WASHINGTON-In Algonquin Peace City people are afraid. Mayday leaders are afraid that internal disputes may destroy the sense of community they are trying to build. They are afraid that the government may be trying to trap them in their campground. They are afraid of a massive influx of people looking for another Woodstock or a chance to trash.
Mostly, Mayday people are afraid because they are finding that building a peace city is harder than they imagined.
Because the park is surrounded on three sides by water, it has only three exits, all of which could easily be blocked by police. Mayday leaders suspect that police may try to keep them pinned in the area Monday morning.
Many of the regional delegations are now discussing the possibility of evacuating the campground for regional movement centers prior to Monday morning.
The New York region has already decided to move to George Washington University Saturday night.
In addition, thefts in the park have become so common that many demonstrators are afraid to leave their campsites unguarded. Each region met last night to set up security forces.
Women at the park have established a Women's Center. Outnumbered four to one, many are complaining of sexism among the demonstrators, and there are rumors of at least one rape.
A statement from Mayday women said in part, "All of the fellows seem to have accepted the Elliott Gould concept of 'demonstration as aphrodisiac' and would more readily get a hard-on than try to communicate with one of their sisters."
A further problem is expected this weekend, as an anticipated 75,000 to 100,000 additional people crowd into the campground.
Mayday leaders fear that many of the people arriving this weekend may be coming not so much for antiwar activity as for rock concerts scheduled for Saturday night and Sunday afternoon.
The feeling at the park is, however, that the situation has improved greatly as demonstrators have become aware of the problems they face.
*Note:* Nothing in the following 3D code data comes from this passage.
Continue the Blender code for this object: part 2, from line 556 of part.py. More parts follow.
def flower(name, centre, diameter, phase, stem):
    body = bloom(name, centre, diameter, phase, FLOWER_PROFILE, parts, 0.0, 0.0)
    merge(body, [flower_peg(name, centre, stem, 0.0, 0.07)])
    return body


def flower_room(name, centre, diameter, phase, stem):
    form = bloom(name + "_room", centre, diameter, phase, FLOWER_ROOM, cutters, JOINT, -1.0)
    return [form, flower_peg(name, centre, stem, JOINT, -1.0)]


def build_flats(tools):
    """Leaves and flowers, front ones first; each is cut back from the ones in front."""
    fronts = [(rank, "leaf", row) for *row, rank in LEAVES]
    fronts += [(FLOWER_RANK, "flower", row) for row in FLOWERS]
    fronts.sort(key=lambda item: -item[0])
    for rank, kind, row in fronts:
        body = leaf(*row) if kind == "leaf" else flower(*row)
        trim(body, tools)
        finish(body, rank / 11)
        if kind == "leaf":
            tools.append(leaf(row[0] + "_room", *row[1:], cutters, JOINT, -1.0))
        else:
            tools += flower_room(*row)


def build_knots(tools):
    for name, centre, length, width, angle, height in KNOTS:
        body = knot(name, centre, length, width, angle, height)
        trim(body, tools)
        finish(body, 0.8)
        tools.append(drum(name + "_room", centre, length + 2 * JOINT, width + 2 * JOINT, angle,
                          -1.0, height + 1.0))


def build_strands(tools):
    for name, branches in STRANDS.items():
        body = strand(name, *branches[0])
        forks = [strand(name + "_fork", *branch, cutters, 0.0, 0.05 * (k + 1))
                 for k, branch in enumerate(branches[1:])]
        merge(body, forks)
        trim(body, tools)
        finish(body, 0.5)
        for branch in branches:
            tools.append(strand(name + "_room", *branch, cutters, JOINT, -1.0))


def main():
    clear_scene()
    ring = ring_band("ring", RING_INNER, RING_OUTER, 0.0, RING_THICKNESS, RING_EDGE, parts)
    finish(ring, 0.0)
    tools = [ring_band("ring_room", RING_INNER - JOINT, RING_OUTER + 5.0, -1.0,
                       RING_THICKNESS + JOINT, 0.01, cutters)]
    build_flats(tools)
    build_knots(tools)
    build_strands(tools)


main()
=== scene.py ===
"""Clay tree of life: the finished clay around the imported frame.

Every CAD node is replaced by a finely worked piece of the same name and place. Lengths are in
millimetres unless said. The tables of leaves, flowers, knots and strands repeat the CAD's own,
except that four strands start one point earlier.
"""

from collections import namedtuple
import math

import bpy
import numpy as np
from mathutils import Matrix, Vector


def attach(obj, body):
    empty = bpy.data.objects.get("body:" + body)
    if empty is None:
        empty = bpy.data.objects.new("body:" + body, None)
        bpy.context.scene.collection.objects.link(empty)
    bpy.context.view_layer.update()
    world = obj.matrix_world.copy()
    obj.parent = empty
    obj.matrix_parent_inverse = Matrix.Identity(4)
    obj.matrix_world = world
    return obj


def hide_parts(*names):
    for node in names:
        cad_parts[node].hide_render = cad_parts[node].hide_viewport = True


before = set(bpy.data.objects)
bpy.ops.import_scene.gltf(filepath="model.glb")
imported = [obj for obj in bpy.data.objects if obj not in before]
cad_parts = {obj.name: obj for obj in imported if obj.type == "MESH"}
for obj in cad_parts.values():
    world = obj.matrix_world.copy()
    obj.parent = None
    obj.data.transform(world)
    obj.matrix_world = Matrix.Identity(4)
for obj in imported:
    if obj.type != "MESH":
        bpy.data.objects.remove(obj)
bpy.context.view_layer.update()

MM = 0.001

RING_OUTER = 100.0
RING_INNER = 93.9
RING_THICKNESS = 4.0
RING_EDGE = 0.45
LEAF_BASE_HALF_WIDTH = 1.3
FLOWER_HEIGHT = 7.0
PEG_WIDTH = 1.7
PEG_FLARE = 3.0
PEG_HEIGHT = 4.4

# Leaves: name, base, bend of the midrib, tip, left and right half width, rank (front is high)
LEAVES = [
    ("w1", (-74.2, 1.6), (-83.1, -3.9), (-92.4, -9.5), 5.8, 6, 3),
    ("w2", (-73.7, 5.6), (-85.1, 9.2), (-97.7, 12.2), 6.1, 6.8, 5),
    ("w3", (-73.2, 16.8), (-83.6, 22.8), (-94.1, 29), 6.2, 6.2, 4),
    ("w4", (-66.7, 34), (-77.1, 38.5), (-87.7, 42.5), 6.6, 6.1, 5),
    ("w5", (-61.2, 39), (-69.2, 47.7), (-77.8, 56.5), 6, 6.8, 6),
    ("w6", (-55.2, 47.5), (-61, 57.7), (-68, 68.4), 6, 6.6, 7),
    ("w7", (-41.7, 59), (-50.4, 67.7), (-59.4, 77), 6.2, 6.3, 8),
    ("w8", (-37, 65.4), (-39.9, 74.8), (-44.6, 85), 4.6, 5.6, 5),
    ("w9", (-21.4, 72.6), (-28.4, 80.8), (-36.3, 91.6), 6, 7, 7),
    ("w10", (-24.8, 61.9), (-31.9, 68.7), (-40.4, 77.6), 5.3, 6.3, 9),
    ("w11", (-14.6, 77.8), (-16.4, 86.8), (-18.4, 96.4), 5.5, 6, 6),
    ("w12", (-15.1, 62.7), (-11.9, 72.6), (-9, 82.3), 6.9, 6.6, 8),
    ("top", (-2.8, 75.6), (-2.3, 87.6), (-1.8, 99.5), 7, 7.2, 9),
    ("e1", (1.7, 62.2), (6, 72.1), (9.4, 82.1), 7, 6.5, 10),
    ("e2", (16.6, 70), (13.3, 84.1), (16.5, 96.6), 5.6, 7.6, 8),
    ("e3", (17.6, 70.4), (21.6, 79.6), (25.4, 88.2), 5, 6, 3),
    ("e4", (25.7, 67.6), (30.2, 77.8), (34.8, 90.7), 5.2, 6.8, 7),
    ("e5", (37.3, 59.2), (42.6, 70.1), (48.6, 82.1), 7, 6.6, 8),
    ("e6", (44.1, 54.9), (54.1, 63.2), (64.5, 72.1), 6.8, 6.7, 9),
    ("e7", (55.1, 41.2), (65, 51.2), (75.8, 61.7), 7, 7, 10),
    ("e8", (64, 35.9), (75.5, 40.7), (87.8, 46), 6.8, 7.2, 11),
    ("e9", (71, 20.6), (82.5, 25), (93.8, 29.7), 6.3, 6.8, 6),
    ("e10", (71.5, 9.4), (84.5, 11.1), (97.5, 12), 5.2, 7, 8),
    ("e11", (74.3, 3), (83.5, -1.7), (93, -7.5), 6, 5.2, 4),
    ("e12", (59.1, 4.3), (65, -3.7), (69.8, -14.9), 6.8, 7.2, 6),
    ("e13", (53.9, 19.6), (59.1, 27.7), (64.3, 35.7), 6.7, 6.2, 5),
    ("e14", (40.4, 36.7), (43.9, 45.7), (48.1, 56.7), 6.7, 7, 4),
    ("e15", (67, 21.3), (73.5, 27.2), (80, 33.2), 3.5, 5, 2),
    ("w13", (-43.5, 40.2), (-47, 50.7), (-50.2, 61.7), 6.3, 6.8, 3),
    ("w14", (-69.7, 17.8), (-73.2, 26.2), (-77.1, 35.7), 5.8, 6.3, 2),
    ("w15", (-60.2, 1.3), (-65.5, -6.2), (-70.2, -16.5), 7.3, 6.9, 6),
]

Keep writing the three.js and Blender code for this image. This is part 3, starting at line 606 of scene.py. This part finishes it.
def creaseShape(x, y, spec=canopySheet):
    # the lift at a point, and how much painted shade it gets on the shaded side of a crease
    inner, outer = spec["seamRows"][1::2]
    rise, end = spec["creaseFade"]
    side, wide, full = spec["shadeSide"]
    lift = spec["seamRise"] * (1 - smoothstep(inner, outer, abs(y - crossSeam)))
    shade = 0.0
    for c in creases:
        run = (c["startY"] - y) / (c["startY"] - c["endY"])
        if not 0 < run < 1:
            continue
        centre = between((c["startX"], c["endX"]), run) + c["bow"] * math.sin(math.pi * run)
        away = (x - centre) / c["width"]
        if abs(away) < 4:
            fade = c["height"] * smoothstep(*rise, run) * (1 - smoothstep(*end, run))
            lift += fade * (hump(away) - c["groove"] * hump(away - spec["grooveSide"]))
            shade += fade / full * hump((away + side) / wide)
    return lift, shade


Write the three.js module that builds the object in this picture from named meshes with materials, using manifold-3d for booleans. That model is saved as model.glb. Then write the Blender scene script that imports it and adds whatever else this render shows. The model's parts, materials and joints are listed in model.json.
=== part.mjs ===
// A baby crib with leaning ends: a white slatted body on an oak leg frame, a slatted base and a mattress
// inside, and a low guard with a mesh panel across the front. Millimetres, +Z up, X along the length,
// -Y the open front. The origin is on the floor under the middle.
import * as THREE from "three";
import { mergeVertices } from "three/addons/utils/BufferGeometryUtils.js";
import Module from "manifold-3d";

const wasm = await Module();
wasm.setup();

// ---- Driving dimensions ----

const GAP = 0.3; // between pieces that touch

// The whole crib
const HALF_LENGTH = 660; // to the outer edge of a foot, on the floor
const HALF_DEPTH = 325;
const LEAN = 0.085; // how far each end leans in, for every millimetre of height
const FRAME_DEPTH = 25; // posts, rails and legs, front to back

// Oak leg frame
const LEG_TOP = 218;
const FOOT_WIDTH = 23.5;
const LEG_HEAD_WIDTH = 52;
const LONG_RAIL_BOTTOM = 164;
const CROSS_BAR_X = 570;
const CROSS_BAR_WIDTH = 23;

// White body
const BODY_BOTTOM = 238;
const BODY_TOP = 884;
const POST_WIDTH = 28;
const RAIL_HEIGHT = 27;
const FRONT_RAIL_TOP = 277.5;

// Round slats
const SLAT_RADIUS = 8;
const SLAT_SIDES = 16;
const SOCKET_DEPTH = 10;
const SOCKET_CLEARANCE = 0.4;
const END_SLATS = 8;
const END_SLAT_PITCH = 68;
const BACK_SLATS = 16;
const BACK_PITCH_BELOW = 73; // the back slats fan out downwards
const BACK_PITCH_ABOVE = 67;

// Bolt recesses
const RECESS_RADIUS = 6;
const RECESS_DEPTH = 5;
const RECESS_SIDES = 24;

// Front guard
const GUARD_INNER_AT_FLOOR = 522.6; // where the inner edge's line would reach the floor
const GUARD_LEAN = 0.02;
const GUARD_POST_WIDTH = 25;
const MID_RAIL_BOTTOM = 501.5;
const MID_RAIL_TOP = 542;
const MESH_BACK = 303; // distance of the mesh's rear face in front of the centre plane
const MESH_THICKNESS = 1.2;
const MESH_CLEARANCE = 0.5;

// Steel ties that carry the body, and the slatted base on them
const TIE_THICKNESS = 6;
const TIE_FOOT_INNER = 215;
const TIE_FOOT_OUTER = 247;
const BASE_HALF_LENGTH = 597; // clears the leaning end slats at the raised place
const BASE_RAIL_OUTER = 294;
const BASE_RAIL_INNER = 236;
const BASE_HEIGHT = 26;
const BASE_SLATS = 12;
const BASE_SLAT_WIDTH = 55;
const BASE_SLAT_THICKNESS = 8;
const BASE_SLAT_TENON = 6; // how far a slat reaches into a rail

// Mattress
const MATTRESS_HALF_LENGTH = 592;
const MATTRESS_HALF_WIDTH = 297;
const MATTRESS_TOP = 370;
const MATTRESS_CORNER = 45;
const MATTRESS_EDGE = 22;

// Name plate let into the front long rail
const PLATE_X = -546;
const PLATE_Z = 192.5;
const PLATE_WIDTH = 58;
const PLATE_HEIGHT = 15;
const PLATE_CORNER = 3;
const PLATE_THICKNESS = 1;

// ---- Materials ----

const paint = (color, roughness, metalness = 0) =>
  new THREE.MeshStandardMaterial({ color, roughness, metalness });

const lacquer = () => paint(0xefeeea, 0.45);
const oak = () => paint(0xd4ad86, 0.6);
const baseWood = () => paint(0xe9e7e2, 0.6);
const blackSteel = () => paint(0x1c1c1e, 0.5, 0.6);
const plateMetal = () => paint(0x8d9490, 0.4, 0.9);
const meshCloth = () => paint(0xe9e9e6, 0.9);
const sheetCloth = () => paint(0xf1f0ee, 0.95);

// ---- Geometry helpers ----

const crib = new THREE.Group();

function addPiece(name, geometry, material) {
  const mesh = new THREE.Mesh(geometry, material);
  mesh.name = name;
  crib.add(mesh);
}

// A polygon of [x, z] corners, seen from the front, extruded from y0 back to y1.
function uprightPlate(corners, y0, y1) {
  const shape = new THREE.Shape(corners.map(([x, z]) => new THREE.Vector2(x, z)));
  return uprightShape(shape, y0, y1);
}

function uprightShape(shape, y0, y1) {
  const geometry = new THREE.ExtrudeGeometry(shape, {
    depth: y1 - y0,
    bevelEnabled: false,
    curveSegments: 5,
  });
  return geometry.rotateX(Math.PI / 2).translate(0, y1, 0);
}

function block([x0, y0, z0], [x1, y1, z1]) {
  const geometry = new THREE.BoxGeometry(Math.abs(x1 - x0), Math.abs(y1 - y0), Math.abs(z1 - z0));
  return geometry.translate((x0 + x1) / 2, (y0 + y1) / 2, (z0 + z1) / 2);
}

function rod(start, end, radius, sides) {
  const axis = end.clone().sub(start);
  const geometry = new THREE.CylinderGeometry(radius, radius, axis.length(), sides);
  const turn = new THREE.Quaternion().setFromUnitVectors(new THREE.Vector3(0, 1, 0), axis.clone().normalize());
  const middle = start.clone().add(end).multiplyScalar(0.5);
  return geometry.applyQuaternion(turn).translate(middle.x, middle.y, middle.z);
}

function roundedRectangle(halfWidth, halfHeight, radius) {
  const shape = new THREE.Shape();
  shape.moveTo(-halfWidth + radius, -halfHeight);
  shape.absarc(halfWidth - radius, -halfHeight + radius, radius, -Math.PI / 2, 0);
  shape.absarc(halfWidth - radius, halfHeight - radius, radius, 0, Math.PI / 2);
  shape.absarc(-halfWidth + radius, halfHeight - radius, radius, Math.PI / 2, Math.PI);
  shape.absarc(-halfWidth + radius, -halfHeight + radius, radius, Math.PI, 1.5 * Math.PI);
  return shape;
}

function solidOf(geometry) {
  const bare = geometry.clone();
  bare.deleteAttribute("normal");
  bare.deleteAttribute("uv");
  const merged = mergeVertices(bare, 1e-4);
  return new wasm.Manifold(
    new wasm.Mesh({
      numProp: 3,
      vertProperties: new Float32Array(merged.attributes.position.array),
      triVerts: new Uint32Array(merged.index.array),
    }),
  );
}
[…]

"Sure it's been tense here the past few days, but we're starting to become aware of what's going on and we're meeting the problems." Rennie Davis, one of the chief Mayday organizers, said yesterday.
Now that the five-day people's Lobby-with its hundreds of arrests-has ended, Mayday organizers hope the demonstrators will use this weekend's cultural festival to rest and plan for the Monday disruptions.
At the Justice Department yesterday, spirits were high as about 1500 demonstrators-more than at any of the week's previous actions-tried to block off entrances to the building.
The demonstration was electrified by the arrival of the Southern Christian Leadership Conference (SCLC) Mule Train, followed by about 600 Mayday supporters from the park.
SCLC National Program Director Hosea Williams led the group in singing and chanting as they marched down Pennsylvania Avenue and circled the Justice Department twice.
The Mule Train stopped at one side of the Justice Department, and Williams spoke to a cheering crowd of about 1500.
After the rally, Williams urged his followers to join the demonstrators in blocking the Justice Department entrances.